Eight-time Pro Bowl receiver Cris Carter was asked on ESPN Radio this morning to list the elite wide receivers in the NFL. Lions receiver Calvin Johnson did not make his list.

Instead, Carter said, the top receivers in football are Andre Johnson, Larry Fitzgerald, Greg Jennings, Reggie Wayne, DeSean Jackson and Roddy White.

“Calvin Johnson, he’s very, very good at Madden and Tecmo Bowl or whatever they’re playing now,” Carter said. “But on film, when I watch film, and I break down the film, he’s not to the point of these guys yet.”

ESPN Radio’s Mike Greenberg pointed out that Johnson has played with lousy quarterbacks, but Carter wasn’t buying it.

“I made eight Pro Bowls,” Carter said. “I made it with five different quarterbacks. They weren’t always great. So I don’t want to hear the excuse that I’m not playing with a great quarterback.”

Frankly, for Carter to compare the quarterbacks he played with to the quarterbacks Johnson has been saddled with is absurd. In Carter’s best years he was catching passes from Jim McMahon, Sean Salisbury, Warren Moon, Brad Johnson, Randall Cunningham, Jeff George and a prime Daunte Culpepper. Johnson has caught passes from Jon Kitna, Dan Orlovsky, Matthew Stafford, Shaun Hill, Drew Stanton and a past-his-prime Culpepper. Carter’s quarterbacks were far better than Johnson’s.

Carter also downgraded Johnson, he said, because “right now you don’t have to double team him to take him out of the game.” But Tom Kowalski writes at MLive.com that opposing defenses don’t seem to think that’s true: Even with Charles Woodson and Darrelle Revis, the Packers and Jets doubled Johnson last season.

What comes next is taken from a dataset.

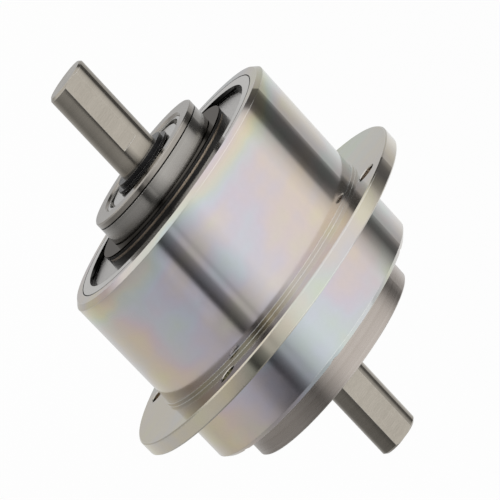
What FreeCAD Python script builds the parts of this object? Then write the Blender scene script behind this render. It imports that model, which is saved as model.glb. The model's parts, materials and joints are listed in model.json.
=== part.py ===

I’m not going to go so far as to say that Carter is simply wrong with his assessment of who the elite receivers in the NFL are, since judging the greatness of a wide receiver is a subjective exercise -- as Carter himself has found out when getting passed over for the Hall of Fame. But I will say that Carter’s analysis was weak. Johnson has been held back by the quarterbacks he’s played with, and he hasn’t been shut down by single coverage. And he’s great in more than just video games.